--- BEGIN ---

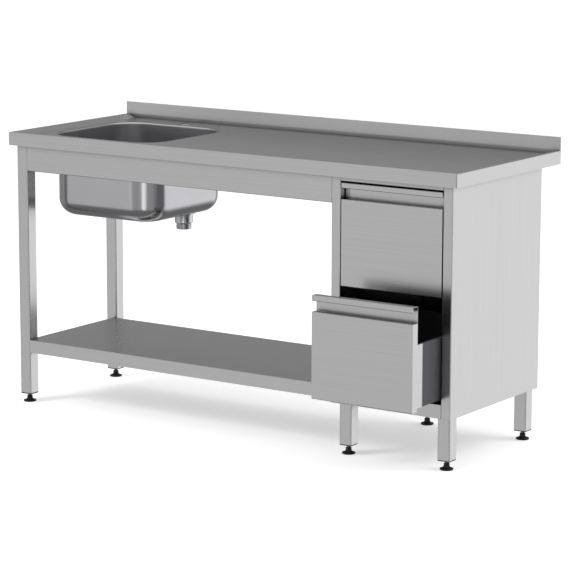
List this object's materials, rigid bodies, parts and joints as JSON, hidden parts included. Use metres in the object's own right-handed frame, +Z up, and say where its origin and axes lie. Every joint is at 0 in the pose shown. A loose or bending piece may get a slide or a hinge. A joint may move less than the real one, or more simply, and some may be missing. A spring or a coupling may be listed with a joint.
{
  "type": "stainless work table",
  "caption": "Stainless work table with a sunken rimmed top, a pressed sink bowl at the left, an under-shelf and a cabinet of deep drawers at the right.",
  "frame": {"origin": "on the floor, under the middle of the worktop", "axes": "+X to the right along the front, +Y towards the upstand at the back, +Z up"},
  "size_m": [1.6, 0.735, 0.89],
  "materials": {
    "brushed_stainless": "satin grained stainless sheet and tube",
    "polished_bowl": "polished pressed stainless",
    "chromed_waste": "bright chrome plate",
    "zinc_steel": "bright zinc plate",
    "graphite_coated_steel": "graphite grey powder coat on steel sheet",
    "black_plastic": "moulded matt polyamide",
    "seal_rubber": "matt moulded rubber",
    "laminated_board": "pale laminated particle board"
  },
  "bodies": {
    "table": {"bowl": "polished_bowl", "cabinet_back": "brushed_stainless", "cabinet_floor": "brushed_stainless", "cabinet_left_side": "brushed_stainless", "cabinet_right_side": "brushed_stainless", "cabinet_top_rail": "brushed_stainless", "core_board": "laminated_board", "front_rail": "brushed_stainless", "left_rail": "brushed_stainless", "leg_front_left": "brushed_stainless", "leg_front_middle": "brushed_stainless", "leg_front_right": "brushed_stainless", "leg_inserts": "black_plastic", "leg_rear_left": "brushed_stainless", "leg_rear_middle": "brushed_stainless", "leg_rear_right": "brushed_stainless", "lower_left_cabinet_runner": "zinc_steel", "lower_left_runner_bracket": "brushed_stainless", "lower_right_cabinet_runner": "zinc_steel", "lower_right_runner_bracket": "brushed_stainless", "rear_rail": "brushed_stainless", "shelf": "brushed_stainless", "shelf_stiffener": "brushed_stainless", "upper_left_cabinet_runner": "zinc_steel", "upper_left_runner_bracket": "brushed_stainless", "upper_right_cabinet_runner": "zinc_steel", "upper_right_runner_bracket": "brushed_stainless", "waste_body": "chromed_waste", "waste_screw": "zinc_steel", "waste_seal_lower": "seal_rubber", "waste_seal_upper": "seal_rubber", "waste_strainer": "chromed_waste", "worktop": "brushed_stainless"},
    "upper_drawer": {"upper_drawer_front": "brushed_stainless", "upper_drawer_box": "graphite_coated_steel", "upper_front_screws": "zinc_steel", "upper_left_drawer_runner": "zinc_steel", "upper_right_drawer_runner": "zinc_steel"},
    "upper_runner_middles": {"upper_left_middle_runner": "zinc_steel", "upper_right_middle_runner": "zinc_steel"},
    "lower_drawer": {"lower_drawer_front": "brushed_stainless", "lower_drawer_box": "graphite_coated_steel", "lower_front_screws": "zinc_steel", "lower_left_drawer_runner": "zinc_steel", "lower_right_drawer_runner": "zinc_steel"},
    "lower_runner_middles": {"lower_left_middle_runner": "zinc_steel", "lower_right_middle_runner": "zinc_steel"},
    "foot_front_left_unit": {"foot_front_left": "black_plastic", "stem_front_left": "zinc_steel"},
    "foot_rear_left_unit": {"foot_rear_left": "black_plastic", "stem_rear_left": "zinc_steel"},
    "foot_front_middle_unit": {"foot_front_middle": "black_plastic", "stem_front_middle": "zinc_steel"},
    "foot_rear_middle_unit": {"foot_rear_middle": "black_plastic", "stem_rear_middle": "zinc_steel"},
    "foot_front_right_unit": {"foot_front_right": "black_plastic", "stem_front_right": "zinc_steel"},
    "foot_rear_right_unit": {"foot_rear_right": "black_plastic", "stem_rear_right": "zinc_steel"}
  },
  "joints": [
    {"name": "upper_drawer_slide", "type": "slide", "parent": "table", "child": "upper_drawer", "axis": [0, -1, 0], "range_m": [0, 0.4]},
    {"name": "upper_runner_middle_slide", "type": "slide", "parent": "table", "child": "upper_runner_middles", "axis": [0, -1, 0], "range_m": [0, 0.2]},
    {"name": "lower_drawer_slide", "type": "slide", "parent": "table", "child": "lower_drawer", "axis": [0, -1, 0], "range_m": [-0.15, 0.25]},
    {"name": "lower_runner_middle_slide", "type": "slide", "parent": "table", "child": "lower_runner_middles", "axis": [0, -1, 0], "range_m": [-0.075, 0.125]},
    {"name": "foot_front_left_height", "type": "slide", "parent": "table", "child": "foot_front_left_unit", "axis": [0, 0, -1], "range_m": [-0.007, 0.025]},
    {"name": "foot_rear_left_height", "type": "slide", "parent": "table", "child": "foot_rear_left_unit", "axis": [0, 0, -1], "range_m": [-0.007, 0.025]},
    {"name": "foot_front_middle_height", "type": "slide", "parent": "table", "child": "foot_front_middle_unit", "axis": [0, 0, -1], "range_m": [-0.007, 0.025]},
    {"name": "foot_rear_middle_height", "type": "slide", "parent": "table", "child": "foot_rear_middle_unit", "axis": [0, 0, -1], "range_m": [-0.007, 0.025]},
    {"name": "foot_front_right_height", "type": "slide", "parent": "table", "child": "foot_front_right_unit", "axis": [0, 0, -1], "range_m": [-0.007, 0.025]},
    {"name": "foot_rear_right_height", "type": "slide", "parent": "table", "child": "foot_rear_right_unit", "axis": [0, 0, -1], "range_m": [-0.007, 0.025]}
  ],
  "couplings": [
    {"joint": "upper_runner_middle_slide", "follows": "upper_drawer_slide", "ratio": 0.5},
    {"joint": "lower_runner_middle_slide", "follows": "lower_drawer_slide", "ratio": 0.5}
  ]
}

--- END ---

Goal of the exercise: Copy out the whole listing exactly; please set it all down.

Exercise response:
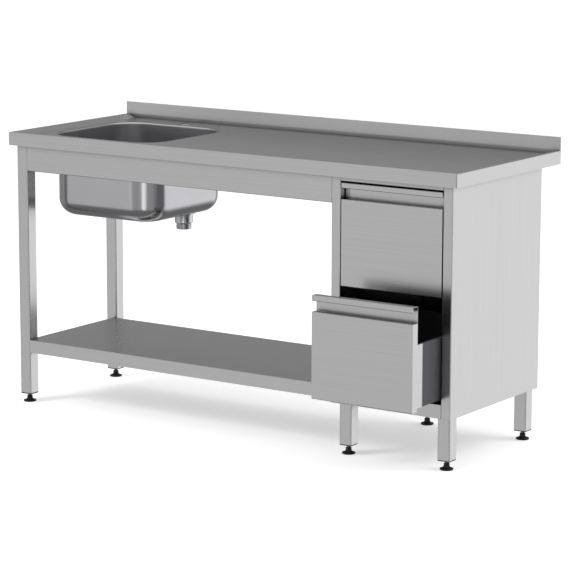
List this object's materials, rigid bodies, parts and joints as JSON, hidden parts included. Use metres in the object's own right-handed frame, +Z up, and say where its origin and axes lie. Every joint is at 0 in the pose shown. A loose or bending piece may get a slide or a hinge. A joint may move less than the real one, or more simply, and some may be missing. A spring or a coupling may be listed with a joint.
{
  "type": "stainless work table",
  "caption": "Stainless work table with a sunken rimmed top, a pressed sink bowl at the left, an under-shelf and a cabinet of deep drawers at the right.",
  "frame": {"origin": "on the floor, under the middle of the worktop", "axes": "+X to the right along the front, +Y towards the upstand at the back, +Z up"},
  "size_m": [1.6, 0.735, 0.89],
  "materials": {
    "brushed_stainless": "satin grained stainless sheet and tube",
    "polished_bowl": "polished pressed stainless",
    "chromed_waste": "bright chrome plate",
    "zinc_steel": "bright zinc plate",
    "graphite_coated_steel": "graphite grey powder coat on steel sheet",
    "black_plastic": "moulded matt polyamide",
    "seal_rubber": "matt moulded rubber",
    "laminated_board": "pale laminated particle board"
  },
  "bodies": {
    "table": {"bowl": "polished_bowl", "cabinet_back": "brushed_stainless", "cabinet_floor": "brushed_stainless", "cabinet_left_side": "brushed_stainless", "cabinet_right_side": "brushed_stainless", "cabinet_top_rail": "brushed_stainless", "core_board": "laminated_board", "front_rail": "brushed_stainless", "left_rail": "brushed_stainless", "leg_front_left": "brushed_stainless", "leg_front_middle": "brushed_stainless", "leg_front_right": "brushed_stainless", "leg_inserts": "black_plastic", "leg_rear_left": "brushed_stainless", "leg_rear_middle": "brushed_stainless", "leg_rear_right": "brushed_stainless", "lower_left_cabinet_runner": "zinc_steel", "lower_left_runner_bracket": "brushed_stainless", "lower_right_cabinet_runner": "zinc_steel", "lower_right_runner_bracket": "brushed_stainless", "rear_rail": "brushed_stainless", "shelf": "brushed_stainless", "shelf_stiffener": "brushed_stainless", "upper_left_cabinet_runner": "zinc_steel", "upper_left_runner_bracket": "brushed_stainless", "upper_right_cabinet_runner": "zinc_steel", "upper_right_runner_bracket": "brushed_stainless", "waste_body": "chromed_waste", "waste_screw": "zinc_steel", "waste_seal_lower": "seal_rubber", "waste_seal_upper": "seal_rubber", "waste_strainer": "chromed_waste", "worktop": "brushed_stainless"},
    "upper_drawer": {"upper_drawer_front": "brushed_stainless", "upper_drawer_box": "graphite_coated_steel", "upper_front_screws": "zinc_steel", "upper_left_drawer_runner": "zinc_steel", "upper_right_drawer_runner": "zinc_steel"},
    "upper_runner_middles": {"upper_left_middle_runner": "zinc_steel", "upper_right_middle_runner": "zinc_steel"},
    "lower_drawer": {"lower_drawer_front": "brushed_stainless", "lower_drawer_box": "graphite_coated_steel", "lower_front_screws": "zinc_steel", "lower_left_drawer_runner": "zinc_steel", "lower_right_drawer_runner": "zinc_steel"},
    "lower_runner_middles": {"lower_left_middle_runner": "zinc_steel", "lower_right_middle_runner": "zinc_steel"},
    "foot_front_left_unit": {"foot_front_left": "black_plastic", "stem_front_left": "zinc_steel"},
    "foot_rear_left_unit": {"foot_rear_left": "black_plastic", "stem_rear_left": "zinc_steel"},
    "foot_front_middle_unit": {"foot_front_middle": "black_plastic", "stem_front_middle": "zinc_steel"},
    "foot_rear_middle_unit": {"foot_rear_middle": "black_plastic", "stem_rear_middle": "zinc_steel"},
    "foot_front_right_unit": {"foot_front_right": "black_plastic", "stem_front_right": "zinc_steel"},
    "foot_rear_right_unit": {"foot_rear_right": "black_plastic", "stem_rear_right": "zinc_steel"}
  },
  "joints": [
    {"name": "upper_drawer_slide", "type": "slide", "parent": "table", "child": "upper_drawer", "axis": [0, -1, 0], "range_m": [0, 0.4]},
    {"name": "upper_runner_middle_slide", "type": "slide", "parent": "table", "child": "upper_runner_middles", "axis": [0, -1, 0], "range_m": [0, 0.2]},
    {"name": "lower_drawer_slide", "type": "slide", "parent": "table", "child": "lower_drawer", "axis": [0, -1, 0], "range_m": [-0.15, 0.25]},
    {"name": "lower_runner_middle_slide", "type": "slide", "parent": "table", "child": "lower_runner_middles", "axis": [0, -1, 0], "range_m": [-0.075, 0.125]},
    {"name": "foot_front_left_height", "type": "slide", "parent": "table", "child": "foot_front_left_unit", "axis": [0, 0, -1], "range_m": [-0.007, 0.025]},
    {"name": "foot_rear_left_height", "type": "slide", "parent": "table", "child": "foot_rear_left_unit", "axis": [0, 0, -1], "range_m": [-0.007, 0.025]},
    {"name": "foot_front_middle_height", "type": "slide", "parent": "table", "child": "foot_front_middle_unit", "axis": [0, 0, -1], "range_m": [-0.007, 0.025]},
    {"name": "foot_rear_middle_height", "type": "slide", "parent": "table", "child": "foot_rear_middle_unit", "axis": [0, 0, -1], "range_m": [-0.007, 0.025]},
    {"name": "foot_front_right_height", "type": "slide", "parent": "table", "child": "foot_front_right_unit", "axis": [0, 0, -1], "range_m": [-0.007, 0.025]},
    {"name": "foot_rear_right_height", "type": "slide", "parent": "table", "child": "foot_rear_right_unit", "axis": [0, 0, -1], "range_m": [-0.007, 0.025]}
  ],
  "couplings": [
    {"joint": "upper_runner_middle_slide", "follows": "upper_drawer_slide", "ratio": 0.5},
    {"joint": "lower_runner_middle_slide", "follows": "lower_drawer_slide", "ratio": 0.5}
  ]
}